Gerry had gone underground both figuratively and emotionally. He became secretive, short with the family, while at night he laboured furiously, sneaking into the back entrances to the mine hauling bags of high grade ore along unsupervised shafts. He buried the loot in snow banks to be moved at a later date.

The score itself was more labour than heist, hinging on the monumental task of sledding 670 bags of ore to a loading site where he could arrange transport and pretend it came from his recently registered claim known as “The Moon.” Gerry would later assert that a large boulder, 80 percent silver, had dislodged from the hill above and landed fortuitously upon the apron of his claim. That rock, later the subject of much legal argument, would become the title of this book.

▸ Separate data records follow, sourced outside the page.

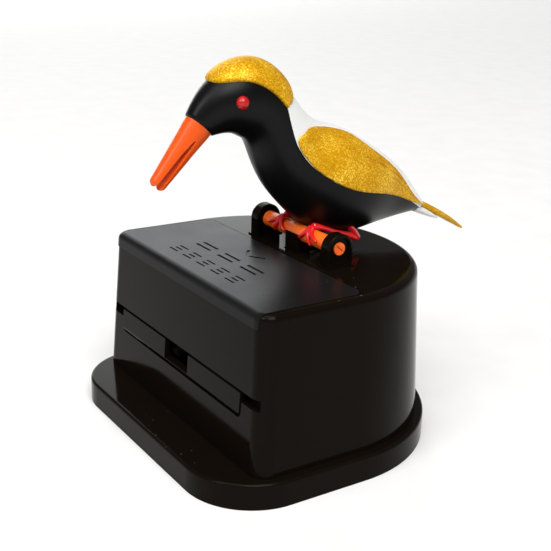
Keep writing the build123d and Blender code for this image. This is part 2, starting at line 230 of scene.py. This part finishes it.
def mouldedPlastic(name, color, roughness, spread, ripple, dust=0.0, **values):
    # colour and gloss drift slowly, the skin ripples a little, and fine dust lies on faces that look up
    material, tree, shader = newMaterial(name, color, roughness, **values)
    place = objectPlace(tree)
    drift = node(tree, "TexNoise", Scale=plastic["drift"], Detail=3.0)
    grain = node(tree, "TexNoise", Scale=plastic["grain"], Detail=2.0)
    for texture in (drift, grain):
        link(tree, place, texture.inputs["Vector"])
    link(tree, blendRange(tree, drift.outputs["Fac"], 0.3, 0.7, roughness - spread, roughness + spread),
         shader.inputs["Roughness"])
    tint = node(tree, "Mix", data_type="RGBA")
    tint.inputs["A"].default_value = (*[c * (1 - plastic["tint"]) for c in color], 1)
    tint.inputs["B"].default_value = (*[min(c * (1 + plastic["tint"]), 1) for c in color], 1)
    link(tree, drift.outputs["Fac"], tint.inputs["Factor"])
    colour = tint.outputs["Result"]
    if dust:
        specks = node(tree, "TexVoronoi", Scale=plastic["specks"])
        link(tree, place, specks.inputs["Vector"])
        dots = blendRange(tree, specks.outputs["Distance"], *plastic["speckSize"], 1.0, 0.0)
        patch = blendRange(tree, drift.outputs["Fac"], *plastic["patches"], 0.0, 1.0)
        facing = node(tree, "SeparateXYZ")
        link(tree, node(tree, "NewGeometry").outputs["Normal"], facing.inputs["Vector"])
        level = blendRange(tree, facing.outputs["Z"], *plastic["lookingUp"], 0.0, dust)
        amount = node(tree, "Math", operation="MULTIPLY")
        more = node(tree, "Math", operation="MULTIPLY")
        link(tree, dots, amount.inputs[0])
        link(tree, patch, amount.inputs[1])
        link(tree, amount.outputs[0], more.inputs[0])
        link(tree, level, more.inputs[1])
        dusty = node(tree, "Mix", data_type="RGBA")
        dusty.inputs["B"].default_value = (*plastic["dustColor"], 1)
        link(tree, more.outputs[0], dusty.inputs["Factor"])
        link(tree, colour, dusty.inputs["A"])
        colour = dusty.outputs["Result"]
    link(tree, colour, shader.inputs["Base Color"])
    addBump(tree, shader, grain.outputs["Fac"], ripple, plastic["rippleHeight"])
    return material


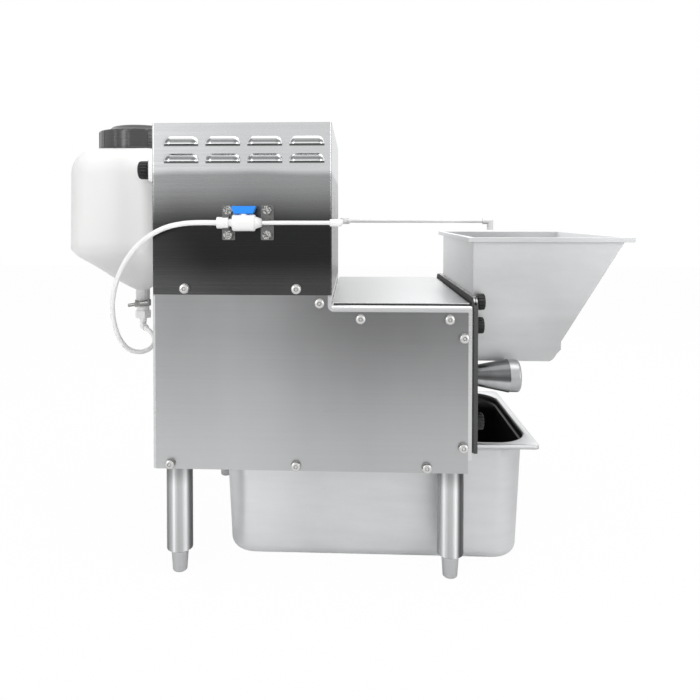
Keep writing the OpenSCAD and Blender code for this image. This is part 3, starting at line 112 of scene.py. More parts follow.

The plan may have even succeeded but for a much despised nosey parker of a mine manager who, peering out his office window one afternoon, saw a flatbed truck loaded with ore bags. The driver had taken a wrong turn and then stopped in Elsa to get directions. He called head office in Toronto; they called the RCMP and the great silver heist began to unravel.

Gerry Priest, tarnished and under suspicion, was soon fired from his job and evicted from the company town by UKHM. Alicia was lifted from the pure white fantastical world of Elsa to the slushy grey streets of Vancouver. She and her family moved into a basement suite near Main.

Alicia Priest, the investigative journalist, pieces together the story over the next few years—two subsequent trials, expert witnesses on both sides, cross examinations, evidentiary procedure—in such exquisite detail as to make your teeth hurt.

The story that pushes through is the painful disintegration of the family. Gerry’s obsession with beating the case, his increasing paranoia and his growing temper start to wear down even the implacable Helen. The once carefree, Texas-tattooed, guitar-playing, buckskin-wearing, self-styled cowboy becomes a shell of his former self. He is oblivious to the harm he has wrought on his two young girls, even to the loyal Helen. It is almost as if, self-centred to the end, he had left his family in that mine shaft back in Elsa.

Helen’s health deteriorates, and she is hospitalized on several occasions, while the girls try to fit in to their new life. “As Vona stampeded and I tiptoed toward womanhood, his hands trembled, becoming rough and, at times—there is no other word for it—cruel.”

In the fall of 2008, Alicia Priest walked into one of my small writing classes at Camosun College in Victoria. Class exercises were designed to get people to write from experience, not about it. Many of the exercises asked you to write about what mattered to you, often the wounds we fear. In week seven one of the in-class assignments was to “write down a name then encircle it—someone with whom you have unfinished business. Now write one to two paragraphs.” Alicia sat there circling a name, I have no idea whose name, then she got up and left. She never returned to another class.

In 2011 Alicia Priest got sick. In January 2012 she was diagnosed with ALS, “a relentless, neuromuscular destroying mutation that results in total body paralysis and death,” she wrote in The Globe and Mail in 2014. She referred to the news as her ultimate deadline. “As a trained journalist I respond to pressure,” she stated in an interview with The Tyee that year.

If this family memoir was her unfinished ­business, then she has finished brilliantly, under “stars so big and bright we reached to pick them like apples from a tree.” Alicia Priest died January 13, 2015, four months after her book was published.

Stephen Reid lives with his wife, the poet Susan Musgrave, on Haida Gwaii. His last book was A Crowbar in the Buddhist Garden (Thistledown Press, 2012).